En 1952, le vœu est émis de l’ouvrir aux non-croyants, c’est en 1956 que le projet est concrétisé.

383.

Exposé de Jean Baboulène puis interventions du père Daniélou, du père de Soras, du père du Rivau, d’Emmanuel Mounier et de Jean-Marie Domenach sur le thème "Le chrétien et la guerre", publié dans RD 6, octobre-novembre 1949, p. 3-15. Le père Daniélou évoque cette Semaine dans une lettre adressée au père de Lubac du 14 mai 1949, reproduite dans Bulletin du cardinal Daniélou, décembre 1999, n°25, p. 16-21.

384.

Ancien élève de l’École normale supérieure d’Ulm (promotion 1919), il quitte l’enseignement universitaire pour un retour à la terre.

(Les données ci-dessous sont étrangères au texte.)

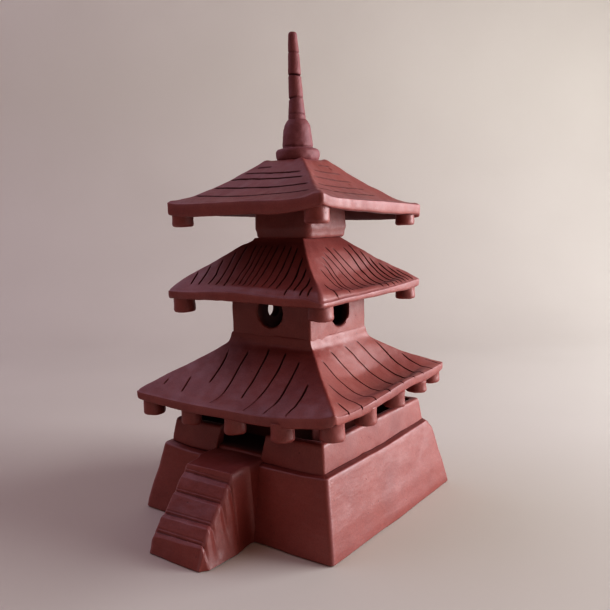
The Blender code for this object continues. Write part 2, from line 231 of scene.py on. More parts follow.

Durant l’entre-deux-guerres, il avait joué un rôle spirituel important auprès des "talas".

385.

Ancien élève de l’École normale supérieure d’Ulm, professeur de lettres à l’Université de Fribourg.

386.

La littérature, les sciences, la psychologie seront analysées dans la deuxième partie. La période 1947-1951 sera alors étudiée dans ce cadre.